==== RECORDS SHOWN
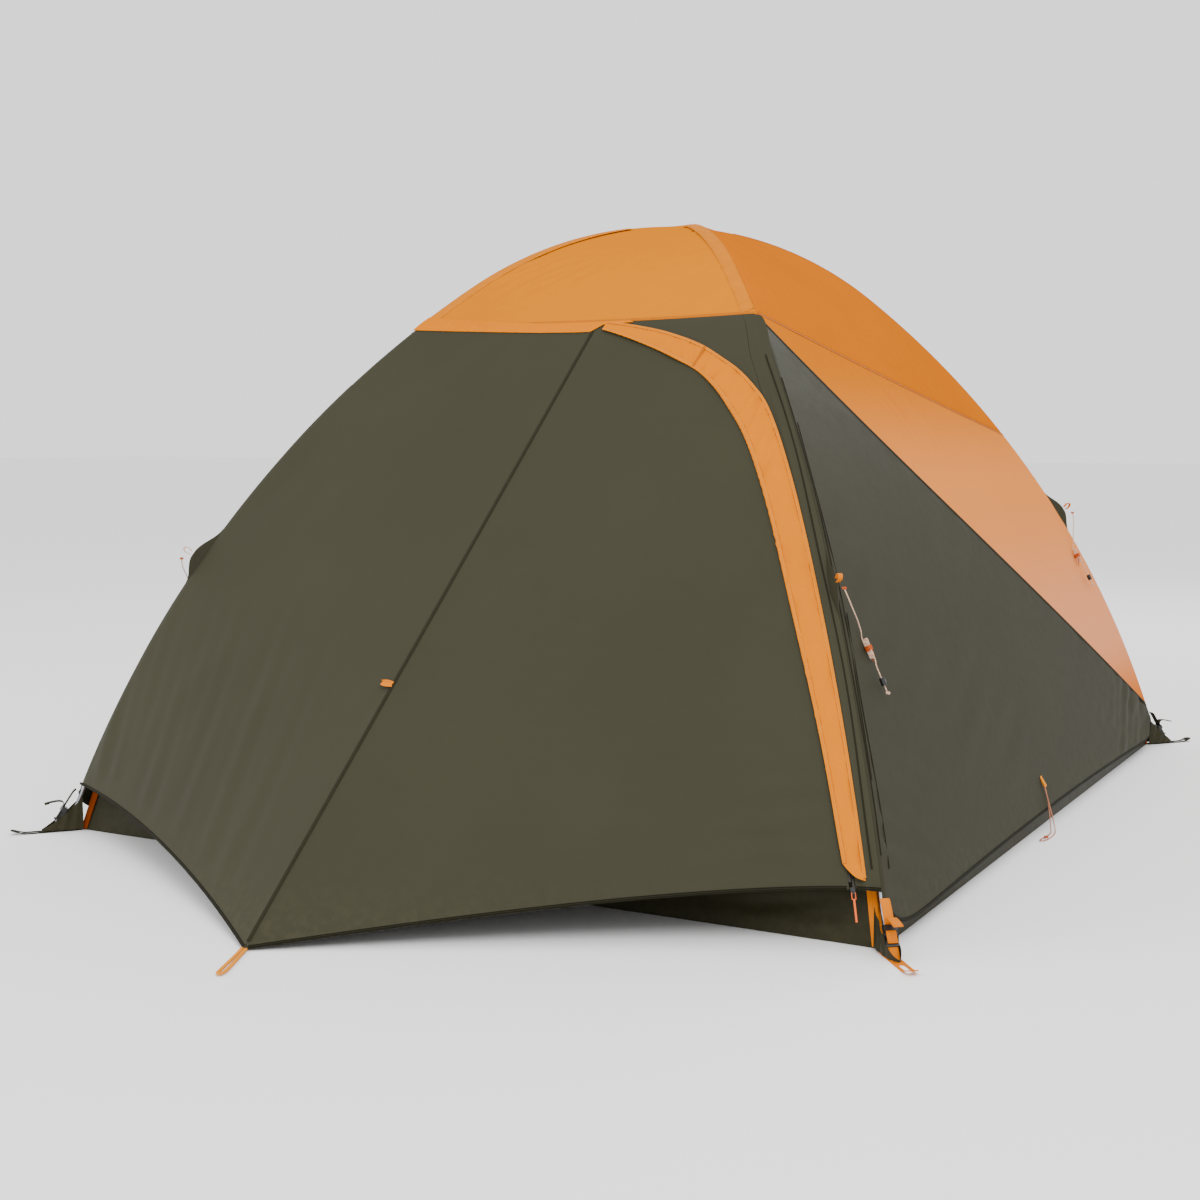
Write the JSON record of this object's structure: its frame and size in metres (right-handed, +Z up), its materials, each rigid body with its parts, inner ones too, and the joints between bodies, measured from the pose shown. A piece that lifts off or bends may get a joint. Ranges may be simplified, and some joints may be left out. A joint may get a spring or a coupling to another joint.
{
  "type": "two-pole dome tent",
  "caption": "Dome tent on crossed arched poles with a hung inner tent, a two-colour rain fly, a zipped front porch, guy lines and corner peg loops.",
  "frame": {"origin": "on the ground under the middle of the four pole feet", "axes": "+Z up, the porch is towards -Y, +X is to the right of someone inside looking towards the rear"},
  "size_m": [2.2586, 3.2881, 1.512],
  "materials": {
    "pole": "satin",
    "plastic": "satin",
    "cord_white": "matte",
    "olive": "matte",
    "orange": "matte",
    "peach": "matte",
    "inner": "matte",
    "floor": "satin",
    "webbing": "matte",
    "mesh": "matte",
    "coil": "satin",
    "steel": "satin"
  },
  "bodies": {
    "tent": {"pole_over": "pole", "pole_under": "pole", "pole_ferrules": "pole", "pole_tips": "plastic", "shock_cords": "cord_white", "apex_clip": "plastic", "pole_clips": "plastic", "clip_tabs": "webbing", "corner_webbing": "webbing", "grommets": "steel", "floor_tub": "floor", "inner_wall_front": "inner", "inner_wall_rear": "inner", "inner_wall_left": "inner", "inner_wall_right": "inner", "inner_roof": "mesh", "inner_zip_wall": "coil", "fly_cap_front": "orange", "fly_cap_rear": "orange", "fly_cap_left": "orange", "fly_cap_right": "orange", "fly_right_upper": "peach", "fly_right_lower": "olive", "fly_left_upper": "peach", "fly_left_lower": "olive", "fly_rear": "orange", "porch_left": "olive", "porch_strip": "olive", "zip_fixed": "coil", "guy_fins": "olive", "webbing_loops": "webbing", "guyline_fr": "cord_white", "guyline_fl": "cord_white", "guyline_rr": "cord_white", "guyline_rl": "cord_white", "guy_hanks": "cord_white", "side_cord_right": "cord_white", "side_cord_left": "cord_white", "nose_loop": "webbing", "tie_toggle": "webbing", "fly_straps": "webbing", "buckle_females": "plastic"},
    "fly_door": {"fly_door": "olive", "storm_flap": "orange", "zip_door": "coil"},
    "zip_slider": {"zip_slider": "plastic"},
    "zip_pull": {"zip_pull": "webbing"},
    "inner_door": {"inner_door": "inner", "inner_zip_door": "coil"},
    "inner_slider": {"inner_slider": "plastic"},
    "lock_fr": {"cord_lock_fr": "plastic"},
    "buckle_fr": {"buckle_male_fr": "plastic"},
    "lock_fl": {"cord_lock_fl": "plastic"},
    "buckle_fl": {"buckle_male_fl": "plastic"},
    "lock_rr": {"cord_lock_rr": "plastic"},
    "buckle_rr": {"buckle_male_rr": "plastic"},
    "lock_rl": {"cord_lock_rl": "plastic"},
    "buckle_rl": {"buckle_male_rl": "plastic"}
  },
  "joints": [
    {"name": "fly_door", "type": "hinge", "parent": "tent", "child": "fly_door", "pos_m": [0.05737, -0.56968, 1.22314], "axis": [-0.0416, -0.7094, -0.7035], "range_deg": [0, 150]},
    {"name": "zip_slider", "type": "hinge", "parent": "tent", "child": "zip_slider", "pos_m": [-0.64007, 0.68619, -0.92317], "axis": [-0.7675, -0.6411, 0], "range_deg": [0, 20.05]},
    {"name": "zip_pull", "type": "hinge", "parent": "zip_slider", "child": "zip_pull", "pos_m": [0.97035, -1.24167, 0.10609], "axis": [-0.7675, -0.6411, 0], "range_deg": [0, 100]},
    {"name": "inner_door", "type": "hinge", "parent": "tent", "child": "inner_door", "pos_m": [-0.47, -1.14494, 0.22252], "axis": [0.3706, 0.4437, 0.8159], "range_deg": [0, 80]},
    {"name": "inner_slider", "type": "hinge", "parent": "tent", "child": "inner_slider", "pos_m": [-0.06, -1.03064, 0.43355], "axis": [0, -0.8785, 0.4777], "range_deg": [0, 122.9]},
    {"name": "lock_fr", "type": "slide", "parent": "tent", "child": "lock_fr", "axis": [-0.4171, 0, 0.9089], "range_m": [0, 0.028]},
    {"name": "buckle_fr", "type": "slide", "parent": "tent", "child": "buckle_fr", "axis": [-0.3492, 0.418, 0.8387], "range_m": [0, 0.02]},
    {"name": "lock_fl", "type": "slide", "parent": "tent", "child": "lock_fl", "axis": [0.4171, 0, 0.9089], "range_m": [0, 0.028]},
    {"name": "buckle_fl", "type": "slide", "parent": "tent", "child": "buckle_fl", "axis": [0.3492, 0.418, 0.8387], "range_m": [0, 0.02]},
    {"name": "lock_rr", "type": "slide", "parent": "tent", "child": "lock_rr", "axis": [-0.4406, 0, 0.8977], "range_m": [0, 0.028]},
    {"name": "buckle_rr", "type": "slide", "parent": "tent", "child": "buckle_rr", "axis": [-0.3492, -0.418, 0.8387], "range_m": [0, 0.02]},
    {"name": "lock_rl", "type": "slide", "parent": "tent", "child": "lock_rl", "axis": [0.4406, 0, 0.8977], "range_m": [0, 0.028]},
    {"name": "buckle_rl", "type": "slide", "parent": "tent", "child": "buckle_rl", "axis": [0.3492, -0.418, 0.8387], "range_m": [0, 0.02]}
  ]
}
========
==== RECORDS SHOWN
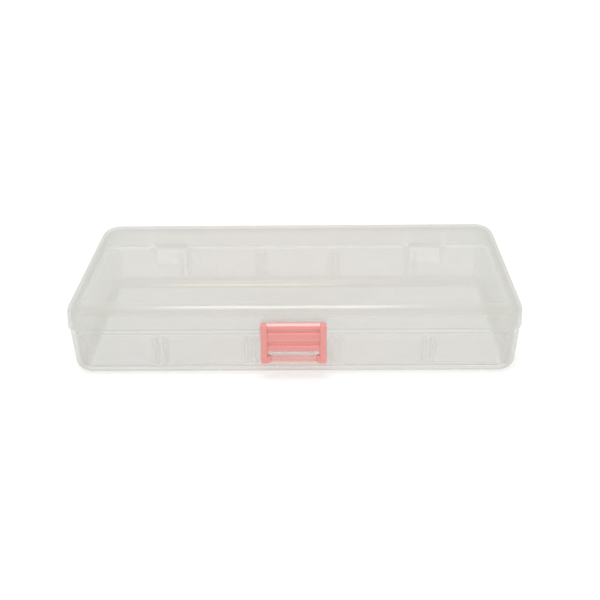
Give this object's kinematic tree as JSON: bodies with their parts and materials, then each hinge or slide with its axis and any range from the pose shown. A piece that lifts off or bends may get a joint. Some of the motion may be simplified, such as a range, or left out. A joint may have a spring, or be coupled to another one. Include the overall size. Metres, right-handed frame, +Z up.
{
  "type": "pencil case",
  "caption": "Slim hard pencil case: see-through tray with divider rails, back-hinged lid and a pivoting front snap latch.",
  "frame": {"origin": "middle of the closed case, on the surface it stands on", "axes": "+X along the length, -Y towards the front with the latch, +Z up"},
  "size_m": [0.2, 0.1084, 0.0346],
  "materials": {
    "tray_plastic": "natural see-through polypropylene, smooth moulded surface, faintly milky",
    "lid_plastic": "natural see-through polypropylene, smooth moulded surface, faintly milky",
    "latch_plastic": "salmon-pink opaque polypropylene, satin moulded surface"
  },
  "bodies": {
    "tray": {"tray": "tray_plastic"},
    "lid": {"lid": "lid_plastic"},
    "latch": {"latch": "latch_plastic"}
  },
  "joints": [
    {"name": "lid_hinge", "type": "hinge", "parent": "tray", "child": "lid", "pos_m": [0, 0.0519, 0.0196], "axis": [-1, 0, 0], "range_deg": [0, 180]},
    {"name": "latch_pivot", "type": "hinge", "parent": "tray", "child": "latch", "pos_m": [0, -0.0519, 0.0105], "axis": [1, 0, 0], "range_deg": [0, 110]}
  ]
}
========
> _GIVEN EXERCISE_
Each line in the listing above either holds the string "handed" or does not; state how many do, giving the number only.

> _ANSWER TO THE EXERCISE_
2